Which is why the Marty McNamara-Jean Tyler clan is rattling up I-95 in a chartered bus filled with 52 family members ages 5 to 84, a bemused driver, a DVD player showing movies, and enough doughnuts and coffee to keep the kids distracted and the grown-ups awake (i.e., a lot ). They leave Kensington at 7 a.m. Saturday as the sun is coming up, and head toward New York, where Radio City and the Rockettes await them.

But let's be clear about one thing:

"It's not about the Rockettes," says McNamara, the family patriarch, looking hale and rosy-cheeked at 84. "It's the bus. The travel. Broadening a child's exposure. . . . This is a once-in-a-lifetime thing. There are no second go-rounds.

"Unless," he says, slapping the shoulder of his grandson Seamus, "one of our grandsons becomes very rich and carries on the tradition."

The whole thing was Jean's idea. She thought it would be great to bring as much of the family together as possible for an adventure in bonding. Marty asked her, do you realize how many people that is? Yes, she said, what of it? In September they sent out a letter with a proposal: All of them, on a bus, from Kensington to New York and back. One day. Everybody together. Their treat. Marty suggested they all wear name tags to keep track of one another. "Absolutely no ," Jean told him.

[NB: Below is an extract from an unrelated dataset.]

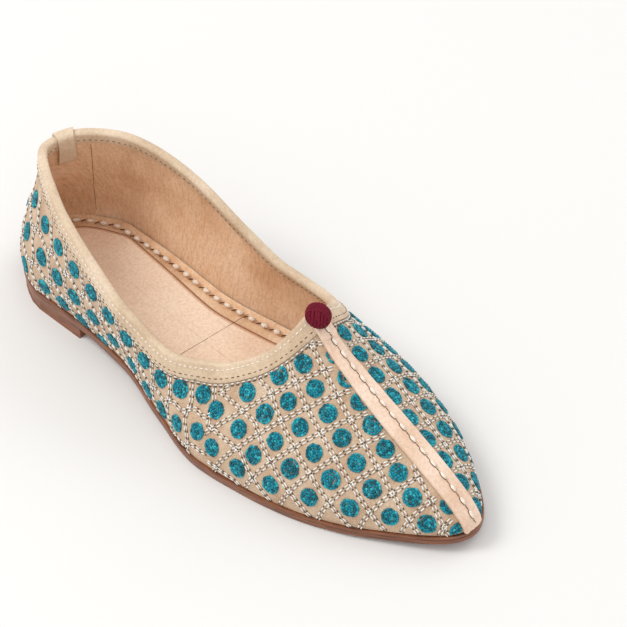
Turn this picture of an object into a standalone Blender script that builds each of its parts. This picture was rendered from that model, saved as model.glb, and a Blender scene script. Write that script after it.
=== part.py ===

"We all know each other," says Jean, 72.

(Still, names do slip the mind. On the bus, a pretty teen mutters, as if to herself, "That woman in the red sweater. I forget her name, but she's a relative.")

Some of the kids and grandkids couldn't make it. Some live too far away, in California and in Wisconsin. One grandson who lives in Silver Spring got sick at the last minute. And the great-grandchild, at a year and some change, is too young. But a slew of them made it: Marty, Jean, eight of his kids, two of hers, nine in-laws and 31 grandkids. And here all of them are, hanging together, having a grand old time.

This is an Irish Catholic clan, with an emphasis on the Catholic. (How else do you think I got so many kids?, Marty volunteers. His priest, he says, didn't even approve of the rhythm method.) Which means that Marty starts things out with a prayer, standing in the middle of the aisle, holding the luggage rack for support.